The 10 Types of Arthritis Explained

Similar to osteoarthritis, rheumatoid arthritis is a chronic joint disease (via Harvard Health). However, rather than being a “wear and tear” condition, rheumatoid arthritis is both an inflammatory and autoimmune disease where the body’s white blood cells attack the cartilage, bones, tendons and ligaments near the joints. . Although the cause of rheumatoid arthritis is still unknown, several theories suggest that it may result from the interaction between an individual’s genes and their environment (per StatPearls). Smoking is the most important environmental risk factor associated with the development of the disease.

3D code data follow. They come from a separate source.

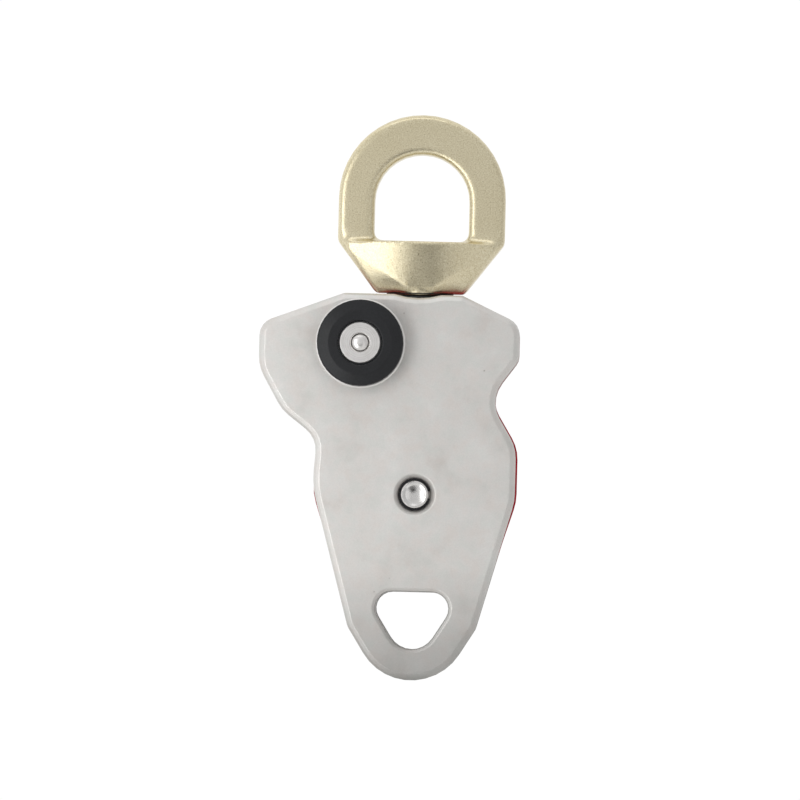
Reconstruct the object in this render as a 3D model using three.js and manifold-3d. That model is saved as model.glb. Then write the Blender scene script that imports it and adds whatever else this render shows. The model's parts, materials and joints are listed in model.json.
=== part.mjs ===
// Swivel rope pulley with a swinging front cheek, locked by a pull knob with a push-button release.
// Millimetres, +Z up. X runs across the cheeks, -Y is the knob side (front), +Y the closed side (rear).
// The whole block is drawn about its main axle, then lowered so that the origin lies on the crown
// of the swivel eye's opening, where the block hangs.
import * as THREE from 'three';
import { mergeVertices } from 'three/addons/utils/BufferGeometryUtils.js';
import { ConvexGeometry } from 'three/addons/geometries/ConvexGeometry.js';
import Module from 'manifold-3d';

const wasm = await Module();
wasm.setup();

// ---- Driving dimensions, measured from the main axle ----

// Positions along Y of the stack of flat pieces
const FRONT_FACE = -13.8;
const FRONT_INNER = -9.8;
const CORE_FRONT = -9.5;
const BACK_WALL = 9.5;
const CORE_REAR = 12;
const REAR_FACE = 16;

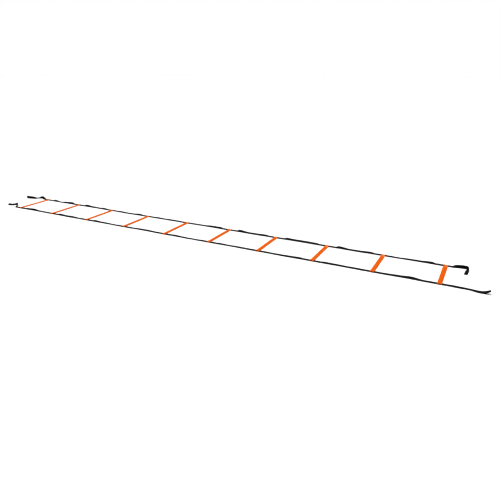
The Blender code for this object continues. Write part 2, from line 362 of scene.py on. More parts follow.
class StageSettings(bpy.types.PropertyGroup):
    """Floor, light and camera."""

    floor_size: bpy.props.FloatProperty(
        name="Floor Size", description="Side of the floor", default=120.0, unit="LENGTH"
    )
    floor_colour: bpy.props.FloatVectorProperty(
        name="Floor Colour",
        description="Colour of the studio floor",
        subtype="COLOR",
        size=4,
        default=linear_colour("E4E4E4"),
    )
    backdrop_strength: bpy.props.FloatProperty(
        name="Backdrop Strength",
        description="Brightness of the white backdrop that the camera sees",
        default=1.0,
        min=0,
    )
    horizon_strength: bpy.props.FloatProperty(
        name="Horizon Strength",
        description="Light that the object gets from low down all round",
        default=0.2,
        min=0,
    )
    wall_strength: bpy.props.FloatProperty(
        name="Wall Strength",
        description="Light that the object gets from the dim walls higher up",
        default=0.04,
        min=0,
    )
    overhead_strength: bpy.props.FloatProperty(
        name="Overhead Strength", description="Brightness of the softbox overhead", default=2.05, min=0
    )
    key_strength: bpy.props.FloatProperty(
        name="Key Strength", description="Strength of the soft key light", default=1.5, min=0
    )
    key_angle: bpy.props.FloatProperty(
        name="Key Softness",
        description="Angle that the key light fills, seen from the floor",
        default=math.radians(24),
        unit="ROTATION",
    )
    key_turn: bpy.props.FloatVectorProperty(
        name="Key Turn",
        description="Turn of the key light, which comes from high up behind the ladder",
        default=(math.radians(-30), math.radians(-14), 0),
        unit="ROTATION",
    )
    gamma: bpy.props.FloatProperty(
        name="Gamma", description="Tone of the shades between black and white", default=0.68, min=0.1
    )
    pixel_blur: bpy.props.FloatProperty(
        name="Pixel Blur",
        description="Width of a picture point's soft edge, narrow so that thin straps stay crisp",
        default=1.3,
        min=0.01,
    )
    camera_place: bpy.props.FloatVectorProperty(
        name="Camera Place",
        description="Where the camera stands",
        default=(2.4882, -3.7366, 1.512),
        unit="LENGTH",
    )
    camera_azimuth: bpy.props.FloatProperty(
        name="Camera Azimuth",
        description="Turn of the view about the upright, from looking along +Y",
        default=math.radians(27.113),
        unit="ROTATION",
    )
    camera_elevation: bpy.props.FloatProperty(
        name="Camera Elevation",
        description="How far the view looks down",
        default=math.radians(20.865),
        unit="ROTATION",
    )
    camera_lens: bpy.props.FloatProperty(
        name="Camera Lens", description="Focal length on a 36 mm frame", default=34.88, unit="CAMERA"
    )


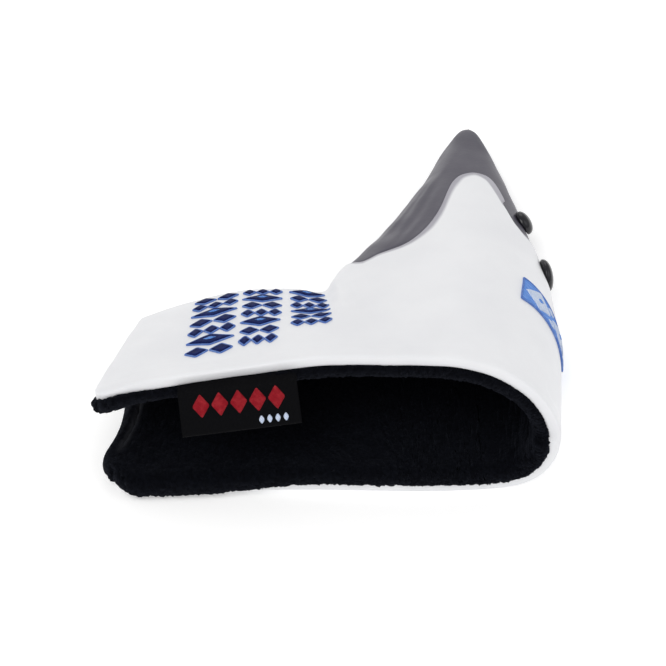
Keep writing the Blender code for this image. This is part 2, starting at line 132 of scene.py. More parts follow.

According to the Mayo Clinic, the most common signs and symptoms of rheumatoid arthritis include painful, hot, and swollen joints. Joint stiffness is also common and usually worsens in the morning after periods of prolonged inactivity. The early stages of rheumatoid arthritis tend to affect small joints, such as those in the hands and feet. As the disease progresses, other joints in the body may be involved. These include the wrists, knees, ankles, elbows, hips and shoulders.

As rheumatoid arthritis is an autoimmune disease, around 40% of people will also experience signs and symptoms that do not involve the joints. Rheumatoid arthritis can affect the skin, eyes, lungs, heart, kidneys, and other body systems.

In addition to a history of symptoms and a physical exam, rheumatoid arthritis can be diagnosed with a variety of blood and imaging studies. Although there is no cure for rheumatoid arthritis, there are a number of treatment options that can slow the progression of the disease. These could include nonsteroidal anti-inflammatory drugs (NSAIDs), steroids, disease-modifying antirheumatic drugs (DMARDs), and newer biologics (Humira, Orencia, Simponi), according to Harvard Health.